В подземных переходах под площадью Калинина заблудилась. Никак не могла попасть в нужный ей выход, толкалась в разные концы, кружила вокруг подземного кафетерия в центре перехода, шла вдоль витрин, смотрела - не смотрела, все равно ничего не могла увидеть. Наконец прикрикнула сама на себя: опомнись! Угомони свое растревоженное глупое сердце. Подумай.
Зашла в кафе, взяла чашечку кофе, встала у высокого столика. Пила не торопясь, не замечала, кто подбегает, становится рядом, проглатывает коричневый напиток, мчится дальше, прерывистое дыхание, шорох подошв, человеческие запахи: пот, парфюмерия, немытые волосы, чистая старая шерсть с дуновением осени, далекие ветры, горький дым костров, на которых сжигают желтые листья... Возвратиться к живому, к сущему, к простому, как дождь, как смех и утреннее небо, чего бы это ни стоило - возвратиться!
Вырвалась из запутанности подземелий, зашла в гастроном, накупила провизии для холодильника, который был совсем пустой, домой прошмыгнула почти украдкой, менее всего желая встретить кого-либо из знакомых, двери одну и другую - закрыла с повышенной тщательностью, телефонный аппарат с длинным шнуром перенесла из прихожей в комнату, но и там не стала звонить, а переоделась в домашнее, села на диванчик, поджав ноги, поставила аппарат на колени, занесла руку, чтобы попасть указательным пальцем в глазок номера. Но тут рука оцепенела. Какой номер? Кому звонить? Карналю? Петру Андреевичу? А что она скажет? Станет исповедоваться в своей страсти, которая навалилась на нее, как кошмарный сон, налетела, смяла, искалечила, прорвалась диким взрывом над морем и, оставшись без ответа, взалкала немедленной мести, мерзкой, позорной, грязной, какую только и способна учинить женщина?

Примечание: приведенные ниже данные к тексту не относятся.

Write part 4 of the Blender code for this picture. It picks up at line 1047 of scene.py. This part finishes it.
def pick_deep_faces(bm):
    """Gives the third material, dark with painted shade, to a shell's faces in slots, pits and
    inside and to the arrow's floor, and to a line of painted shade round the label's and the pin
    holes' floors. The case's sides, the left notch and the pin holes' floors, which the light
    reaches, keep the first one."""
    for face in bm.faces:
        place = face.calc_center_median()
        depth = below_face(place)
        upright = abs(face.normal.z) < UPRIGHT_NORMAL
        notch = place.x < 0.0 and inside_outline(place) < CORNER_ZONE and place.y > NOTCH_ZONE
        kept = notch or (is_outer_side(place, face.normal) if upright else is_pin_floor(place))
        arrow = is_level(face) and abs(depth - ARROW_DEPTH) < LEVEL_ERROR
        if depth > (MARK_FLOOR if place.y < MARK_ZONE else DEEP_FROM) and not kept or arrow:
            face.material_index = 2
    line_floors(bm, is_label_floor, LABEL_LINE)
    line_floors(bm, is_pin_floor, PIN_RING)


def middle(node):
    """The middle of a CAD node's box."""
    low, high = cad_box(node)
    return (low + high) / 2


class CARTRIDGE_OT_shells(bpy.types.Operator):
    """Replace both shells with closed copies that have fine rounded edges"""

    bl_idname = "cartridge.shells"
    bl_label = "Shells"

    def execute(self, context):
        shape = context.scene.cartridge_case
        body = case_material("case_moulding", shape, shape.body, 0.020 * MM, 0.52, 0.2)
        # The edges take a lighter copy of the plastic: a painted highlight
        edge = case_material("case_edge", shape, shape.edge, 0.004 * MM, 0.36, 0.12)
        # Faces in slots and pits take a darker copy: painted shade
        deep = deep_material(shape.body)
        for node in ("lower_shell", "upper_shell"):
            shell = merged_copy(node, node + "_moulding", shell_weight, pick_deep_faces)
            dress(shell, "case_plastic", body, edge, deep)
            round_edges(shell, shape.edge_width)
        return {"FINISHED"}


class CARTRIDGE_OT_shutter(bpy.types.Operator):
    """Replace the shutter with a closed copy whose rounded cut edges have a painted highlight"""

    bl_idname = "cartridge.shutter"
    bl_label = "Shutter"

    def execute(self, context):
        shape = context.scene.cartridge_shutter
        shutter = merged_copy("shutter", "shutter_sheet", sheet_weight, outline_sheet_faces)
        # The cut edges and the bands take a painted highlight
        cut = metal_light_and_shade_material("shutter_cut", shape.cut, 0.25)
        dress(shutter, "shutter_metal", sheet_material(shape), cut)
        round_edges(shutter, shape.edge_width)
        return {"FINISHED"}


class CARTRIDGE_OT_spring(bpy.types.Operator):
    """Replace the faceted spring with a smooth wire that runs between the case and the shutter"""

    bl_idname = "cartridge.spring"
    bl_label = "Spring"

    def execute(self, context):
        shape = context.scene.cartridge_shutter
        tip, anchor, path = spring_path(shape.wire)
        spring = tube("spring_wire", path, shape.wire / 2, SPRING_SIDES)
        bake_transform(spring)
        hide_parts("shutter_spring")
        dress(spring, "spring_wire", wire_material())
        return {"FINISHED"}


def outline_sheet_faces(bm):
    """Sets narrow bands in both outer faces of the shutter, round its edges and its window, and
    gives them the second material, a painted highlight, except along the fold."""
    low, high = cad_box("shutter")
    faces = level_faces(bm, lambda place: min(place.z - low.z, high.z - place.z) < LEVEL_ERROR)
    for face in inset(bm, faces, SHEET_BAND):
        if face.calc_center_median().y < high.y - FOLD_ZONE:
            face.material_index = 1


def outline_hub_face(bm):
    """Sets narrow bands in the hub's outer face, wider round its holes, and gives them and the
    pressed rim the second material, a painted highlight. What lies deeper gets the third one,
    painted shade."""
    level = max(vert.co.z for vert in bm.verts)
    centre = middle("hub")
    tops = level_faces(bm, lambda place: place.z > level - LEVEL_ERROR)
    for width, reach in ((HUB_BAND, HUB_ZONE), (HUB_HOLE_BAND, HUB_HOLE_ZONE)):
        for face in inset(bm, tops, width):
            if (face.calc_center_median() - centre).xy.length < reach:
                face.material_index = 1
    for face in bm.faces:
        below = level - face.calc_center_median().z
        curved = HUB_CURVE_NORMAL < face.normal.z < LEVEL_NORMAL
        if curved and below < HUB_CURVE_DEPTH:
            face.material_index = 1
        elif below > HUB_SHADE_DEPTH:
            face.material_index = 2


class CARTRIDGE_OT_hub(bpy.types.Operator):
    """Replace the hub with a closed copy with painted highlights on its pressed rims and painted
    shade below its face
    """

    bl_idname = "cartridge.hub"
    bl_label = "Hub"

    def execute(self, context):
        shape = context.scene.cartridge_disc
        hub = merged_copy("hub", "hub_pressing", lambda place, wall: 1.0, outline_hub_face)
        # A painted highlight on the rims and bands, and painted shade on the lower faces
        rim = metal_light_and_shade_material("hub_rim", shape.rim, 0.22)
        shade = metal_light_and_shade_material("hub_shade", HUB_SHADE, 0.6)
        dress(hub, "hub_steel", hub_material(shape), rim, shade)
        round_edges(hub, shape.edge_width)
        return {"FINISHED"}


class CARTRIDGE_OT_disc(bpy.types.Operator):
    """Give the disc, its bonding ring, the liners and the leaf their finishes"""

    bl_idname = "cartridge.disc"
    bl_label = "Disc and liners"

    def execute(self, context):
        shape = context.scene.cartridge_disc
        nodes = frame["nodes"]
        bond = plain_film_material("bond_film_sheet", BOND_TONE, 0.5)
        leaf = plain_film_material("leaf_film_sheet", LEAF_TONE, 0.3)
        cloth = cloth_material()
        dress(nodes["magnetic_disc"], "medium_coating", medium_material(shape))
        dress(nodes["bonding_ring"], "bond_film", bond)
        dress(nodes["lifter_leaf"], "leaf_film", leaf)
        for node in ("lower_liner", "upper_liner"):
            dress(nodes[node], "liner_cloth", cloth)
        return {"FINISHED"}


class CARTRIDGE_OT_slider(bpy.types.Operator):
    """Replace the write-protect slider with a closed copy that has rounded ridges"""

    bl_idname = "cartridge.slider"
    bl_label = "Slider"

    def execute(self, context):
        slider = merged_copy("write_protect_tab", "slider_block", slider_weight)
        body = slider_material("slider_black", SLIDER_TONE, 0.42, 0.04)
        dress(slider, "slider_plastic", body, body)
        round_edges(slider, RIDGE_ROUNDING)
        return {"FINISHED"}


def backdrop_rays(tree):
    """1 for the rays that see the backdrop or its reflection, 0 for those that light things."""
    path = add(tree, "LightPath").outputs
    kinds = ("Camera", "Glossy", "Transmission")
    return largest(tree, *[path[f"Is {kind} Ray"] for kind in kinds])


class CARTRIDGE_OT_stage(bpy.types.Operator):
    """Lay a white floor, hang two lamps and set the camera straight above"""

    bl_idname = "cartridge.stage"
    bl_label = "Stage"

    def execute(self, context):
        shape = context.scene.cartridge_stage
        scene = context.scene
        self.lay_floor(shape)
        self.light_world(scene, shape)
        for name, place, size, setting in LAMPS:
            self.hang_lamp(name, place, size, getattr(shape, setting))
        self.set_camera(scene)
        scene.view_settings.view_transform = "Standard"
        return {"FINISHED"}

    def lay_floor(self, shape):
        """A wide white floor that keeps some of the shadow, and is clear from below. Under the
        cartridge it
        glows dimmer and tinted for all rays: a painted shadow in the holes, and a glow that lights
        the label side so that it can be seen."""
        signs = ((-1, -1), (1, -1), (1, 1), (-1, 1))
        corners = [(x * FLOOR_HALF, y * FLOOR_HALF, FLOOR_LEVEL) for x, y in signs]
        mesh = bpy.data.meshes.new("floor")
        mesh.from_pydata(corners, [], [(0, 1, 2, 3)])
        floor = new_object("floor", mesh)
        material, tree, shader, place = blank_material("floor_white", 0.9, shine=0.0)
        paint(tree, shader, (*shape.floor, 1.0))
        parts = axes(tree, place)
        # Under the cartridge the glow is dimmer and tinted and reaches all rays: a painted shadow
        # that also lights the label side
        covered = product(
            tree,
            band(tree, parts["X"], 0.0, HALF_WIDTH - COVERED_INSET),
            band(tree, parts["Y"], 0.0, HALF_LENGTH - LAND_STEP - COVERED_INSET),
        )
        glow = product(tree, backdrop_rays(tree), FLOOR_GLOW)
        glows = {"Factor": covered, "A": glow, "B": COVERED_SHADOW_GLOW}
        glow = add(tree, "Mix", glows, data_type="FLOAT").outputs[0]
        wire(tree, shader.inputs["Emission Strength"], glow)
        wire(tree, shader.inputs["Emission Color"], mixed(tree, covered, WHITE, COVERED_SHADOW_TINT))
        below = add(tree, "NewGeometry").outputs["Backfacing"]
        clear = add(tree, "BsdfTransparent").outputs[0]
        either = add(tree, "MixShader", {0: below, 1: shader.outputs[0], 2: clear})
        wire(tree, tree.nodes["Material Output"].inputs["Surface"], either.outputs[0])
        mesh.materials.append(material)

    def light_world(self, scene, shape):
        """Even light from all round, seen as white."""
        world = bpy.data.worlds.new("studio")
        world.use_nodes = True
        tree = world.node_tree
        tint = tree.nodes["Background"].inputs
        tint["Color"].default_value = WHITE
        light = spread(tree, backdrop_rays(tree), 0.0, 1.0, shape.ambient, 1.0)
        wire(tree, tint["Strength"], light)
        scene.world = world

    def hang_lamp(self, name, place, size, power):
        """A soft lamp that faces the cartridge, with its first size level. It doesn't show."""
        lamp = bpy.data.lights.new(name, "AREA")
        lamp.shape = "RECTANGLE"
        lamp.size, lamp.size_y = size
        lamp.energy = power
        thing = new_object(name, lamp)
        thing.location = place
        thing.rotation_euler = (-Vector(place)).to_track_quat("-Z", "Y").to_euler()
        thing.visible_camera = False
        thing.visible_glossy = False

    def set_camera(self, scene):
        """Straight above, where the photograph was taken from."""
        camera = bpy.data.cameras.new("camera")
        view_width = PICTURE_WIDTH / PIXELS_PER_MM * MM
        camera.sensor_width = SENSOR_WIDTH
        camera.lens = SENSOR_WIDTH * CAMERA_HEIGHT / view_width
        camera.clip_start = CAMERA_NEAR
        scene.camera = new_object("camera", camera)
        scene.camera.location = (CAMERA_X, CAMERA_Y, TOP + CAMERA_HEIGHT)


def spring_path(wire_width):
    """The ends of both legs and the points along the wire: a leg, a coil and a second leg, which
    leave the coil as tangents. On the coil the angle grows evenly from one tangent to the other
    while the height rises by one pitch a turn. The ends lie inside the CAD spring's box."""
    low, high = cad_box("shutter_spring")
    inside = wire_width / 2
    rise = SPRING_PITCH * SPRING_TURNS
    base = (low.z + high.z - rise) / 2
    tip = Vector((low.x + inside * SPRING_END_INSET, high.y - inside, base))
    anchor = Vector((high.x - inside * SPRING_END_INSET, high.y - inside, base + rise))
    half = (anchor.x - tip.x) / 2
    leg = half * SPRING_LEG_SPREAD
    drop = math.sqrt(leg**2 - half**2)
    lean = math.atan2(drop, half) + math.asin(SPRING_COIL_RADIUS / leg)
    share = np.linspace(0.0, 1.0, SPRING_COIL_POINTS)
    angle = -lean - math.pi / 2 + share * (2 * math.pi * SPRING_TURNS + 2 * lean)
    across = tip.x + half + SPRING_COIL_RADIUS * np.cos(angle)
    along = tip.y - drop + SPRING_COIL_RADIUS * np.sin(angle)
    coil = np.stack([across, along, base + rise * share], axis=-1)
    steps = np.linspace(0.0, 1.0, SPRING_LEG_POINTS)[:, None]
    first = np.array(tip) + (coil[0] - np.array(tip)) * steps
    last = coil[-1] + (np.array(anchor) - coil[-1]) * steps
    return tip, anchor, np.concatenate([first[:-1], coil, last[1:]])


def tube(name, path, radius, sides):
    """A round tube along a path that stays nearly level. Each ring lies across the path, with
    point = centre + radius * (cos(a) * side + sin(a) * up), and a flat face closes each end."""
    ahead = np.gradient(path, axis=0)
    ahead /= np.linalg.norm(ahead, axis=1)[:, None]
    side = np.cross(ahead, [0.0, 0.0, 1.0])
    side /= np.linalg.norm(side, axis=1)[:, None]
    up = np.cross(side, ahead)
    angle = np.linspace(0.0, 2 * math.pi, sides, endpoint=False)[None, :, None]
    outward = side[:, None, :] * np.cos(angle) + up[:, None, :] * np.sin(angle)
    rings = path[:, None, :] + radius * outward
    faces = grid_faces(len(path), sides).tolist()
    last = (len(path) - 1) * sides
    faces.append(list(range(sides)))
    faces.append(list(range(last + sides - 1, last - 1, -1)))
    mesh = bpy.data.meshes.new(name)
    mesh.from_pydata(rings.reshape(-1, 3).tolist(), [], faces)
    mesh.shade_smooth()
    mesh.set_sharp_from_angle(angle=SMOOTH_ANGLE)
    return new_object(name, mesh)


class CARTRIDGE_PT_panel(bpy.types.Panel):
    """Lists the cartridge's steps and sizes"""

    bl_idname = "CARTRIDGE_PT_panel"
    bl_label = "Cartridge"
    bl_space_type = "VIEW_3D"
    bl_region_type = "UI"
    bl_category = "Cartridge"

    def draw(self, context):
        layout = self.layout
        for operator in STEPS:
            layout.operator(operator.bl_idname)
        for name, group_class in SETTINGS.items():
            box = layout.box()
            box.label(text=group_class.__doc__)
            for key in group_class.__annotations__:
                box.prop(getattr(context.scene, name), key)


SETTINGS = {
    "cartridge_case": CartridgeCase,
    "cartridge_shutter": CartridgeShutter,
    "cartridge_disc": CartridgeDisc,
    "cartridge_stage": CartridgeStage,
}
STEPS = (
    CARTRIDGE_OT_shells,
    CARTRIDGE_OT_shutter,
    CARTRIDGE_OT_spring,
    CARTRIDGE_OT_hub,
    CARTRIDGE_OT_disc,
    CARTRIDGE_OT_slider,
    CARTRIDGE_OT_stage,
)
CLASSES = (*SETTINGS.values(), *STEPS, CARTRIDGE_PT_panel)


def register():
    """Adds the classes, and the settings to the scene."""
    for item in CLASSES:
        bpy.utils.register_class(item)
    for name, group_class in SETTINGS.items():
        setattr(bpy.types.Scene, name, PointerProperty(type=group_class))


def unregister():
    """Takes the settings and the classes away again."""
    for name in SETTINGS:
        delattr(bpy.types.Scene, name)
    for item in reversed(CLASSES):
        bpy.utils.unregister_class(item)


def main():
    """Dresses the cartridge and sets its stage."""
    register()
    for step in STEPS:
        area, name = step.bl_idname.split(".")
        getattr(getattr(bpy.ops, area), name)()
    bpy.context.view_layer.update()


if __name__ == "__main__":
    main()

Решительно набрала телефон телеграфа, продиктовала телеграмму академику Карналю: "Тяжело переживаю страшное известие. Прошу вас принять мои глубочайшие соболезнования. Простите. Анастасия".
Телеграмм он получал, ясное дело, так много, что у него не будет времени в них вчитываться, так что не заметит этого неуместно странного "простите" рядом с соболезнованиями. Но, может, хоть подержит в руках телеграмму - и уже легче на душе, и уже впечатление, будто в самом деле хоть на капельку очистилась от своего осквернения (добавить следует: добровольного!) и грязи, обновилась, как луна, как вода, как ветер. Так будет лучше. Молчаливое сочувствие (ибо где уверенность, что твое сочувствие нужно этому человеку в минуту, когда к нему обращается полстраны?) и молчаливое искупление, какого он не постиг бы, если бы даже Анастасия бросилась к нему со своим раскаянием лично.
Послав телеграмму, с неожиданным удивлением почувствовала облегчение. Как бы отступился от нее черный призрак, уже не угнетало ей сердце случившееся в Кривом Роге, в гостинице, этом немом свидетеле случайных измен, скоропреходящих увлечений и разочарований, которые остаются навеки. То, что перестало существовать, может, и не существовало вовсе? Да здравствует все, что не состоялось, особенно же любовные истории. Неосуществимые намного привлекательнее. Они остаются чистыми, безгреховными, время не имеет над ними власти, ибо ведь то, что никогда не рождалось, умереть не может.